Records with modeling code
___
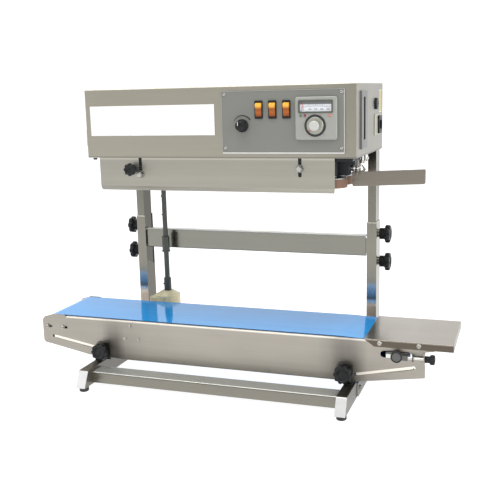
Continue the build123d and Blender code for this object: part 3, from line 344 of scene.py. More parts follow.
# painted highlight: the front light strikes the sloping end faces of the feet
slanted_end = both(looks("Y", 0, 0.6, 0.8), looks("Z", 1, 0.3, 0.4))
right_side = looks("X", 1)
top_side = looks("Z", 1)
M = {
    # painted highlight on the faces that look up
    "stainless": brushed("stainless", (0.215, 0.205, 0.177), 0.28, "X", soft_top=0.25, shade=(
        (top_side, (2.9, 3.1, 3.4)),)),
    # painted shade on the right-hand faces and on those towards the other post, painted reflections up the
    # front face, bluish and bright, and a painted highlight round the top edge
    "outer_post_steel": brushed("outer_post_steel", (0.217, 0.207, 0.177), 0.16, "Z", shade=(
        (right_side, 0.80), (inner_side, 0.62), (front_patch(160, 8, 8), (1.1, 1.5, 2.1)),
        (front_patch(112, 24, 6), (4.4, 4.3, 4.7)), (near("Z", post_top - 0.8, 1.0, 0.5), 2.2))),
    # painted shade on the right-hand faces and on those towards the other post
    "inner_post_steel": brushed("inner_post_steel", (0.201, 0.193, 0.165), 0.18, "Z", shade=(
        (right_side, 0.62), (inner_side, 0.60))),
    # painted dark reflections beside and above the clamp knobs, and a painted highlight along the bend at the
    # top
    "side_sheet": brushed("side_sheet", (0.362, 0.338, 0.300), 0.40, "X", aniso=0.75, soft_top=0.8, shade=(
        (near("X", clamp_left + 38, 14, 42), 0.86), (near("X", clamp_right - 4, 12, 34), 0.74),
        (knob_smear(clamp_left + 22, 8, 18, 40), 0.55), (knob_smear(clamp_right + 6, 12, 22, 44), 0.66),
        (both(near("X", FLANGE_MIDDLE, FLANGE_HALF, 2), near("Z", bed_z, 2.2, 0.8)), 2.3))),
    # painted shade on the turned-down lip
    "table_sheet": brushed("table_sheet", (0.315, 0.290, 0.255), 0.20, "X", shade=(
        (near("Z", table_z - 10, 7.4, 1.0), (0.34, 0.31, 0.28)),)),
    # painted shade on the sides and tops of the legs, a painted highlight on their sloping ends
    "leg_steel": brushed("leg_steel", (0.32, 0.30, 0.265), 0.30, "Y", shade=(
        (looks("X"), 0.62), (top_side, 0.62), (slanted_end, (3.1, 3.3, 3.7)))),
    # painted highlight along the top edge, just under the head
    "cover_sheet": brushed("cover_sheet", (0.385, 0.37, 0.325), 0.34, "X", aniso=0.6, shade=(
        (near("Z", head_low - 2.2, 1.2, 0.8), 1.35),)),
    "rail_sheet": brushed("rail_sheet", (0.237, 0.216, 0.183), 0.34, "X", aniso=0.6),
    # painted highlight on the top face
    "bar_sheet": brushed("bar_sheet", (0.216, 0.212, 0.186), 0.17, "X", tone=0.06, soft_top=0.9, shade=(
        (top_side, 3.6),)),
    "bracket_steel": brushed("bracket_steel", (0.13, 0.125, 0.11), 0.34, "X", aniso=0.4),
    "carriage_steel": brushed("carriage_steel", (0.12, 0.12, 0.115), 0.30, "X", aniso=0.3, shade=(
        (both(near("Y", -106, 3.4, 0.3), near("Z", 94, 3.4, 0.3)), 5.5),)),
    "foot_rubber": moulded("foot_rubber", (0.022, 0.022, 0.024), 0.62, 500, 0.4),
    "black_knob": moulded("black_knob", (0.009, 0.010, 0.011), 0.26, 420, 0.12, 0.0007, shine=0.25),
    "black_plastic": moulded("black_plastic", (0.012, 0.013, 0.014), 0.42, 900, 0.25, shine=0.25),
    "blue_belt": belting("blue_belt"),
    "roller_steel": turned("roller_steel", (0.55, 0.54, 0.52)),
    "cast_flange": cast("cast_flange", (0.16, 0.16, 0.165), 0.5, 0.5),
    "zinc_steel": turned("zinc_steel", (0.44, 0.43, 0.39), 0.26),
    "gearbox_cast": cast("gearbox_cast", (0.80, 0.74, 0.50), 0.42, 0.2),
    "shaft_steel": turned("shaft_steel", (0.078, 0.084, 0.076), 0.30, 0.85),
    # painted light on the head: a cooler tint on the right face, a lighter top and a highlight along the top
    # edge; it is also darker near X 225 and along the lower edge
    "head_paint": brushed(
        "head_paint", (0.395, 0.375, 0.315), 0.42, "X", aniso=0.5, tone=0.05, streaks=0.25, shade=(
            (right_side, (1.0, 1.03, 1.13)), (top_side, 1.3), (near("X", 225, 6, 60), 0.88),
            (near("Z", head_low + 1.0, 1.0, 0.8), 0.70), (near("Z", head_high, 1.4, 0.8), 1.35))),
    "vent_sheet": brushed("vent_sheet", (0.24, 0.245, 0.235), 0.40, "Z", aniso=0.4, tone=0.05),
    "panel_sheet": painted("panel_sheet", (0.194, 0.198, 0.179), 0.38),
    # painted highlights on folded edges, strong and faint
    "edge_highlight": painted("edge_highlight", (0.66, 0.66, 0.64), 0.35, 0.04, 0.0003),
    "edge_faint_highlight": painted("edge_faint_highlight", (0.36, 0.36, 0.34), 0.35, 0.04, 0.0003),
    "label_white": painted("label_white", (0.86, 0.86, 0.85), 0.35, 0.03),
    "sticker": painted("sticker", (0.42, 0.36, 0.14), 0.4, 0.10),
    "controller_plastic": moulded("controller_plastic", (0.312, 0.316, 0.292), 0.36, 800, 0.12, tone=0.05),
    "dial_silver": turned("dial_silver", (0.44, 0.44, 0.38), 0.30, 0.7, 2500),
    "cap_white": moulded("cap_white", (0.50, 0.50, 0.48), 0.30, 800, 0.1, tone=0.04, coat=0.3),
    "meter_card": painted("meter_card", (0.74, 0.76, 0.80), 0.5, 0.03, 0.0002),
    "meter_rim": moulded("meter_rim", (0.075, 0.08, 0.062), 0.40, 900, 0.1, 0.0002),
    "meter_shadow": painted("meter_shadow", (0.17, 0.175, 0.18), 0.5, 0.1, 0.0001),
    "print_black": painted("print_black", (0.03, 0.03, 0.03), 0.5, 0.2, 0.0001),
    "print_grey": painted("print_grey", (0.22, 0.22, 0.24), 0.5, 0.2, 0.0001),
    "needle_red": moulded("needle_red", (0.55, 0.05, 0.06), 0.35, 900, 0.1, 0.0002),
    "lamp_green": moulded("lamp_green", (0.10, 0.16, 0.07), 0.25, 500, 0.1, 0.0003, coat=0.4),
    "lamp_dark_red": moulded("lamp_dark_red", (0.22, 0.02, 0.05), 0.25, 500, 0.1, 0.0003, coat=0.4),
    "lamp_red": moulded("lamp_red", (0.50, 0.15, 0.12), 0.25, 500, 0.1, 0.0003, coat=0.4),
    "motor_aluminium": cast("motor_aluminium", (0.42, 0.42, 0.42), 0.45, 0.8),
    "board_green": moulded("board_green", (0.02, 0.16, 0.06), 0.40, 300, 0.3),
    "frame_aluminium": cast("frame_aluminium", (0.022, 0.026, 0.030), 0.42, 0.5),
    "wheel_aluminium": turned("wheel_aluminium", (0.45, 0.45, 0.45), 0.25),
    "ptfe_band": moulded("ptfe_band", (0.155, 0.080, 0.048), 0.36, 900, 0.35, 0.0003),
    "block_brass": turned("block_brass", (0.60, 0.44, 0.16), 0.32),
    "bright_nut": turned("bright_nut", (0.50, 0.49, 0.46), 0.12),
    "dark_nut": turned("dark_nut", (0.26, 0.26, 0.24), 0.22),
    "chrome": turned("chrome", (0.85, 0.85, 0.83), 0.08),
    "inlet_rim": painted("inlet_rim", (0.37, 0.355, 0.29), 0.4, 0.05, 0.0003),
    # near-white metal for the painted highlights in the slots
    "slot_highlight": brushed("slot_highlight", (0.92, 0.87, 0.78), 0.45, "X", tone=0.05),
}
rocker_lo, rocker_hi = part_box("rocker_1")
M["amber_plastic"] = glowing_amber("amber_plastic", rocker_lo.z, rocker_hi.z)

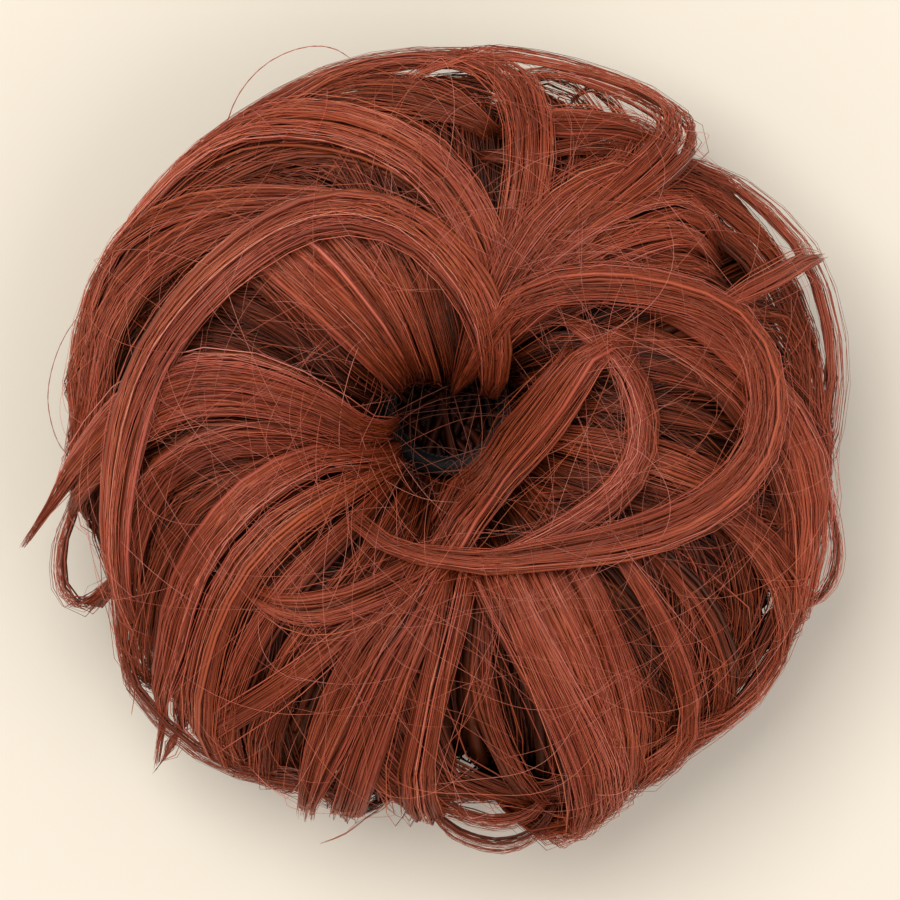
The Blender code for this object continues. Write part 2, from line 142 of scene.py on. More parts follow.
def layStrands(guide, form, rng):
    # Strands of one lock: each belongs to a clump that wanders over the lock's width, lies at
    # its own place in that clump, and waves with it; across and lift are added to the guide.
    count, clumps = form["count"], form["clumps"]
    stations = max(form["fewest"], int(guide["length"] / form["spacing"]) + 1)
    start = rng.uniform(0, form["startCut"], (count, 1))
    end = 1 - rng.uniform(0, 1, (count, 1)) ** 2 * form["endCut"]
    share = start + (end - start) * np.linspace(0, 1, stations)[None, :]
    around, up, offset, acrossAround, acrossUp, wide, thick = readAlong(guide["rows"], share)
    middles = (np.arange(clumps) + 0.5) / clumps * 2 - 1 + rng.uniform(-0.5, 0.5, clumps) / clumps
    member = rng.integers(0, clumps, count)
    phase = rng.uniform(0, 2 * np.pi, (2, clumps))[:, member, None]
    pace = rng.uniform(*form["pace"], (2, clumps))[:, member, None]
    turn = 2 * np.pi * share
    small, quick = form["secondWave"]
    wander = form["wander"] * (np.sin(pace[0] * turn + phase[0])
                               + small * np.sin(quick * pace[1] * turn + phase[1]))
    place, second = rng.uniform(-1, 1, (2, count, 1))
    twist = turn * rng.uniform(-1, 1, (count, 1)) * form["twist"]
    place = place * np.cos(twist) + second * np.sin(twist)
    late = np.clip((share - form["gatherFrom"]) / (1 - form["gatherFrom"]), 0, 1)
    own = place * form["overlap"] / clumps * (1 - form["gather"] * late**1.5)
    own += form["frizz"] * np.sin(turn * rng.uniform(*form["frizzWaves"], (count, 1))
                                  + rng.uniform(0, 2 * np.pi, (count, 1)))
    across = wide * np.clip(middles[member][:, None] + wander + own, -form["edge"], form["edge"])
    depth = rng.uniform(0, 1, (count, 1)) ** form["surface"]
    level = rng.uniform(form["lowClump"], 1, clumps)[member][:, None]
    dome = np.sqrt(np.clip(1 - (across / (form["domeWide"] * wide + 1e-6)) ** 2, form["domeLeast"], 1))
    lift = thick * level * dome * (1 - form["fallAway"] * place**2) * depth + form["lift"]
    stray = (rng.uniform(0, 1, (count, 1)) < form["strayShare"]) * np.sin(np.pi * share)
    across = across + stray * rng.normal(0, 1, (count, 1)) * form["strayOut"]
    lift = lift + stray * rng.uniform(*form["strayUp"], (count, 1))
    up = up + acrossUp * across
    around = around + acrossAround * across
    # Painted shade: the tone darkens as a strand lies nearer the tube and as it goes down the hole.
    coreShadeShare = np.clip(1 - (offset + lift) / form["depthReach"], 0, 1)
    holeShadeShare = np.clip((np.degrees(up) - form["throatShadeFrom"]) / form["throatShadeSpan"], 0, 1)
    offset = offset + rimStand(up) * form["rimShare"] + throatLift(around, up) + lift
    paths = shellPoint(around, up, offset)
    paths[..., 2] = np.maximum(paths[..., 2], form["floor"])
    radii = rng.uniform(*form["radius"], (count, 1))
    taper = np.clip(np.minimum(share - start, end - share) / form["tip"], form["tipLeast"], 1) ** 0.6
    tone = form["tone"] + form["toneSpread"] * rng.normal(0, 1, count)
    # Painted shade: strands deep in the lock get a darker tone and those on top a lighter one.
    tone += form["paintedLockShade"] * (depth[:, 0] - form["evenDepth"])
    tone += form["clumpTone"] * rng.normal(0, 1, clumps)[member]
    tone += (rng.uniform(0, 1, count) < form["lightShare"]) * form["light"]
    tone = tone[:, None] - form["paintedDepthShade"] * coreShadeShare - form["paintedThroatShade"] * holeShadeShare
    return {"paths": paths, "outs": outwards(around, up, offset), "radii": radii * taper,
            "flat": form["flat"], "sides": form["sides"], "tone": tone, "warm": rng.normal(0, 1, count)}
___
Copy each line above that contains the string "More".

Continue the build123d and Blender code for this object: part 3, from line 344 of scene.py. More parts follow.
The Blender code for this object continues. Write part 2, from line 142 of scene.py on. More parts follow.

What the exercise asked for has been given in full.